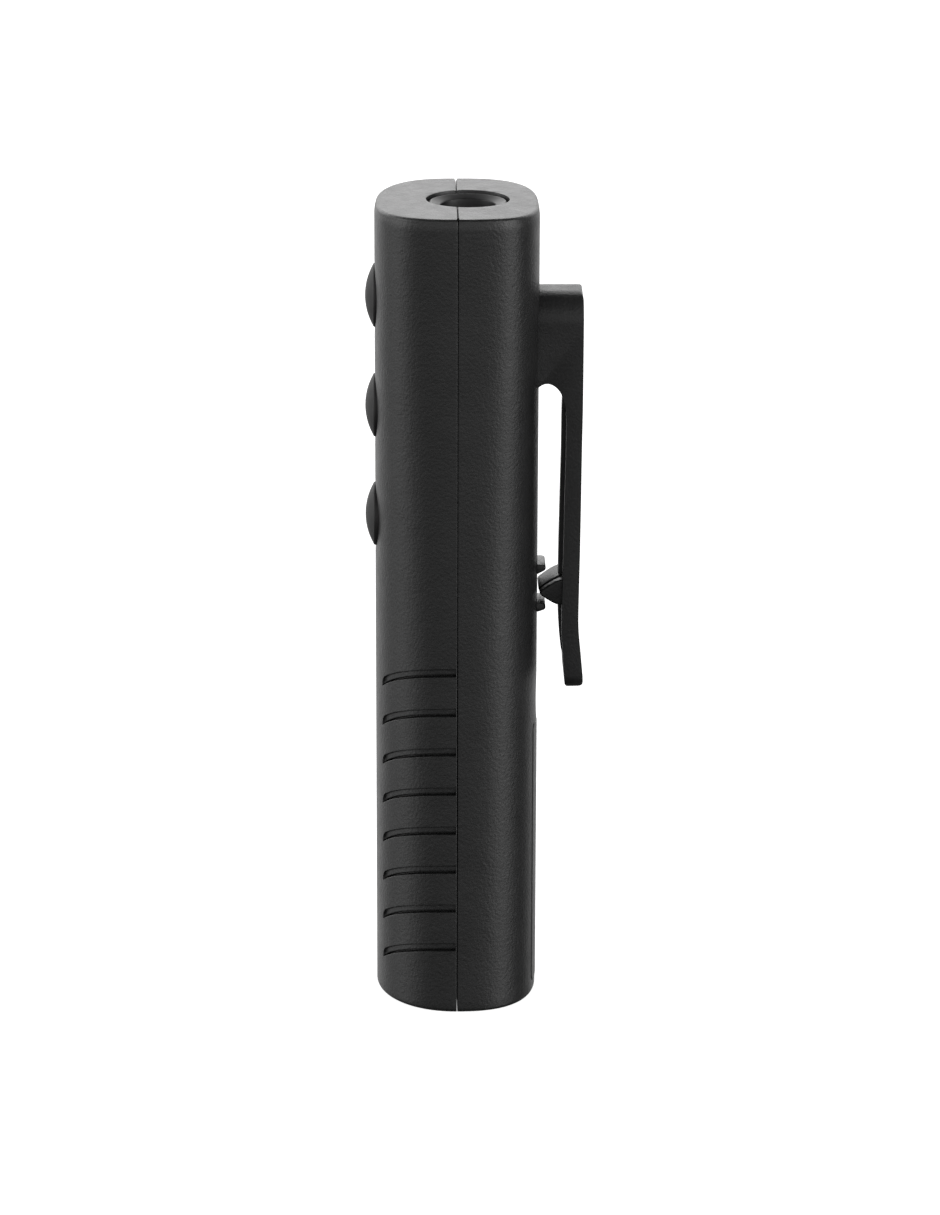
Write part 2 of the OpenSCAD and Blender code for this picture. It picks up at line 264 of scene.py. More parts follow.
def weighted(ob):
    m = ob.modifiers.new("weighted", "WEIGHTED_NORMAL")
    m.keep_sharp = True
    m.weight = 60
    return m


# ---------------------------------------------------------------- materials
def new_mat(name):
    m = bpy.data.materials.new(name)
    m.use_nodes = True
    nt = m.node_tree
    nt.nodes.clear()
    out = nt.nodes.new("ShaderNodeOutputMaterial")
    bs = nt.nodes.new("ShaderNodeBsdfPrincipled")
    nt.links.new(bs.outputs[0], out.inputs[0])
    return m, nt, bs


def noise(nt, co, scale, detail=3.0, rough=0.55):
    n = nt.nodes.new("ShaderNodeTexNoise")
    n.inputs["Scale"].default_value = scale
    n.inputs["Detail"].default_value = detail
    n.inputs["Roughness"].default_value = rough
    nt.links.new(co, n.inputs["Vector"])
    return n.outputs[0]


def ramp(nt, fac, stops):
    r = nt.nodes.new("ShaderNodeValToRGB")
    while len(r.color_ramp.elements) < len(stops):
        r.color_ramp.elements.new(0.5)
    for e, (p, c) in zip(r.color_ramp.elements, stops):
        e.position = p
        e.color = c if len(c) == 4 else (*c, 1)
    nt.links.new(fac, r.inputs[0])
    return r.outputs[0]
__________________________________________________
### Objective
Reprint the data above from the opening line to the line holding "return n.outputs[0]", inclusive, and nothing else.

### The solution
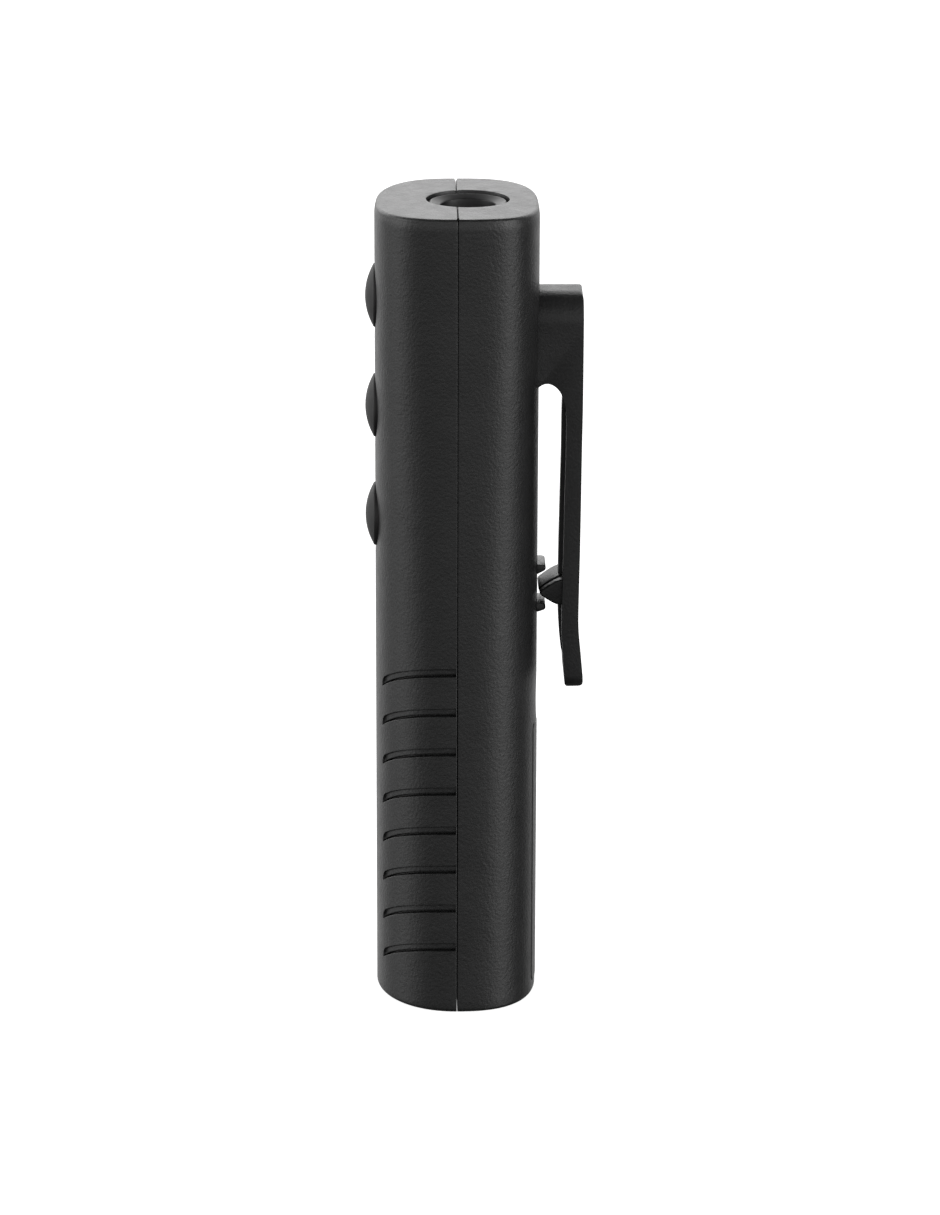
Write part 2 of the OpenSCAD and Blender code for this picture. It picks up at line 264 of scene.py. More parts follow.
def weighted(ob):
    m = ob.modifiers.new("weighted", "WEIGHTED_NORMAL")
    m.keep_sharp = True
    m.weight = 60
    return m


# ---------------------------------------------------------------- materials
def new_mat(name):
    m = bpy.data.materials.new(name)
    m.use_nodes = True
    nt = m.node_tree
    nt.nodes.clear()
    out = nt.nodes.new("ShaderNodeOutputMaterial")
    bs = nt.nodes.new("ShaderNodeBsdfPrincipled")
    nt.links.new(bs.outputs[0], out.inputs[0])
    return m, nt, bs


def noise(nt, co, scale, detail=3.0, rough=0.55):
    n = nt.nodes.new("ShaderNodeTexNoise")
    n.inputs["Scale"].default_value = scale
    n.inputs["Detail"].default_value = detail
    n.inputs["Roughness"].default_value = rough
    nt.links.new(co, n.inputs["Vector"])
    return n.outputs[0]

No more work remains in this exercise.